Return exactly the listing's lines, from its first line to the line holding "riveted plate chain.", ends included.
#### Dataset records ####
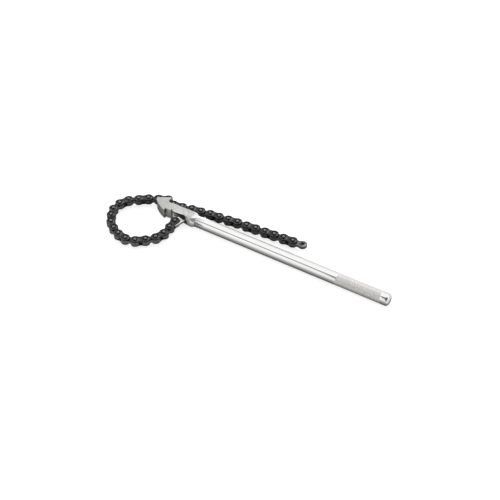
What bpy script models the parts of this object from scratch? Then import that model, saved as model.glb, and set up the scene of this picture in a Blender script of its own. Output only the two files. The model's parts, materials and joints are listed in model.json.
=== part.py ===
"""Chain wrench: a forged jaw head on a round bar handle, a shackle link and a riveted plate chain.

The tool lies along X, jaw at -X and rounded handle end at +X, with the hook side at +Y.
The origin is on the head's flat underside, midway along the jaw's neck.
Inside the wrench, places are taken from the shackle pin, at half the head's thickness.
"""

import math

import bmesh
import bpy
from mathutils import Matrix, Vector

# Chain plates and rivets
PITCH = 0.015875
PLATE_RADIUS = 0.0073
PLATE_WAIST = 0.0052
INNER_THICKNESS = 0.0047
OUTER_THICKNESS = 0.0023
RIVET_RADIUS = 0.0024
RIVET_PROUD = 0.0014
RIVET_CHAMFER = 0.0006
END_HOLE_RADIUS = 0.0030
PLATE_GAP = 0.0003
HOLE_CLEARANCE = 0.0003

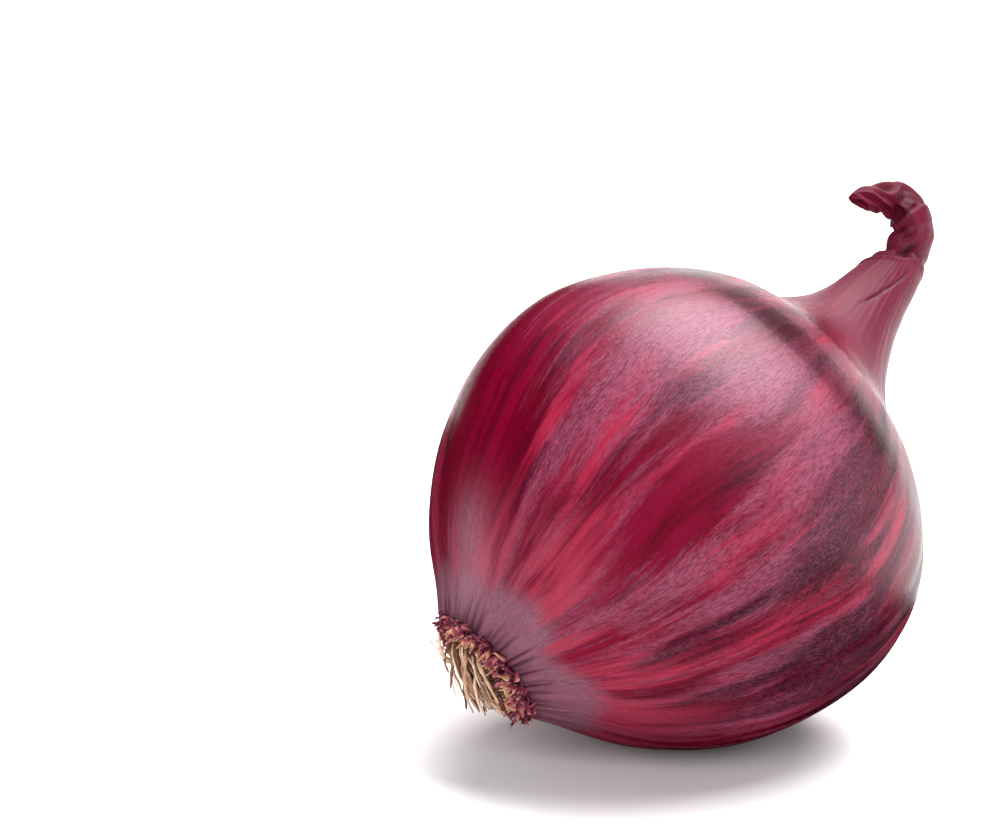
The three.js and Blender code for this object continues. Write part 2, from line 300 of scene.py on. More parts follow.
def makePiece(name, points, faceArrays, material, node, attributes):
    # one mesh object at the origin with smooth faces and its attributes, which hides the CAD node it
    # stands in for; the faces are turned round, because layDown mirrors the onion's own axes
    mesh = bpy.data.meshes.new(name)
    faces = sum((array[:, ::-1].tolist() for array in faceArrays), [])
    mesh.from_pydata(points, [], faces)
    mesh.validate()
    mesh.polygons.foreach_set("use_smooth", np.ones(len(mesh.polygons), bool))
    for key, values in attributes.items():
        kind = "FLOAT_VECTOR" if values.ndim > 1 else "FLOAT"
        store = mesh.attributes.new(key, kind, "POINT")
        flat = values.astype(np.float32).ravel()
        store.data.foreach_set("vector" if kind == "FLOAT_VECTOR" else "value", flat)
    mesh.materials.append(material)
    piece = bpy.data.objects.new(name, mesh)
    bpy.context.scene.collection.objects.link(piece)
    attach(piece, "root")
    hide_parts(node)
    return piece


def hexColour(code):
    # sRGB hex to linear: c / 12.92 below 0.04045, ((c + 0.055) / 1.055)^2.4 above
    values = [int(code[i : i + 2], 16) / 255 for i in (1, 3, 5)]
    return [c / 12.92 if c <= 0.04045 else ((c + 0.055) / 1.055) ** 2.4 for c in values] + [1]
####
**Task output:**
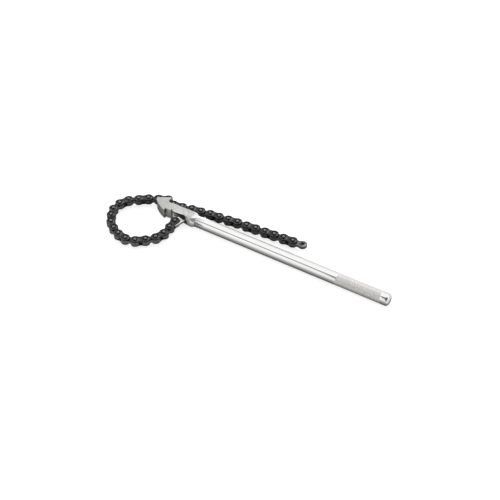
What bpy script models the parts of this object from scratch? Then import that model, saved as model.glb, and set up the scene of this picture in a Blender script of its own. Output only the two files. The model's parts, materials and joints are listed in model.json.
=== part.py ===
"""Chain wrench: a forged jaw head on a round bar handle, a shackle link and a riveted plate chain.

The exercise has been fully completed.